In my experience, parting ways with an agency often feels like pulling the plug on analytics. Access to accounts suddenly disappears, dashboards stop updating, and the knowledge of how everything was set up vanishes with the team that managed it.

The business is left staring at broken reports with no context for past decisions.

Why is this such a problem?

When data lives in silos controlled by the agency, the moment they leave, analytics unravels:

• CRM, BI, and ad platforms show conflicting numbers.
• Historical reports lose consistency.
• Duplicates and mismatches creep in.

The result: the company effectively loses its customer history and has to rebuild the puzzle from scratch.

What’s the real lesson?

Analytics shouldn’t be owned by an external vendor. Without a central data source, shared metric definitions, and documented processes, every transition becomes a crisis.
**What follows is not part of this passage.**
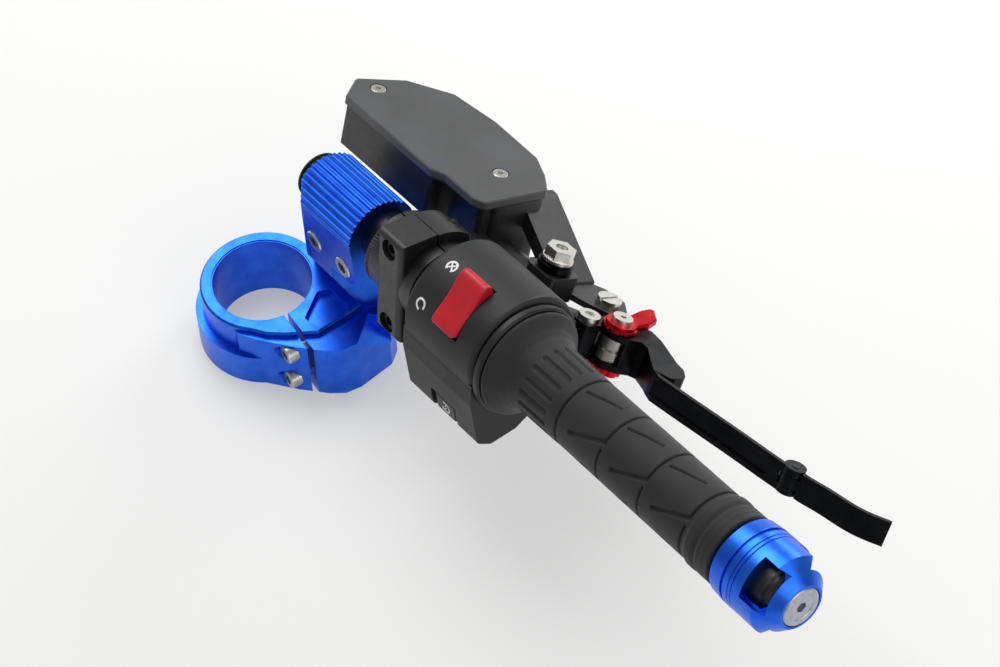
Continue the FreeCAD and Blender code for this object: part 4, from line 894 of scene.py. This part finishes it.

The way out is to design analytics so it survives agency changes — with or without their team in the picture.

So how do you fix it?

The playbook I use with clients looks like this:

• Find an adequate contractor.
• Consolidate all data in a single warehouse.
• Document every source, transformation, and ETL process.
• Assign internal owners for data consistency.
• Build a migration plan for dashboards and reports.
• Train the in-house team before the agency exit.
• Run a post-handoff audit to ensure continuity.

Analytics should serve the business, not disappear with a contract. With the right setup, agency transitions stop being a nightmare — and start being just another project milestone.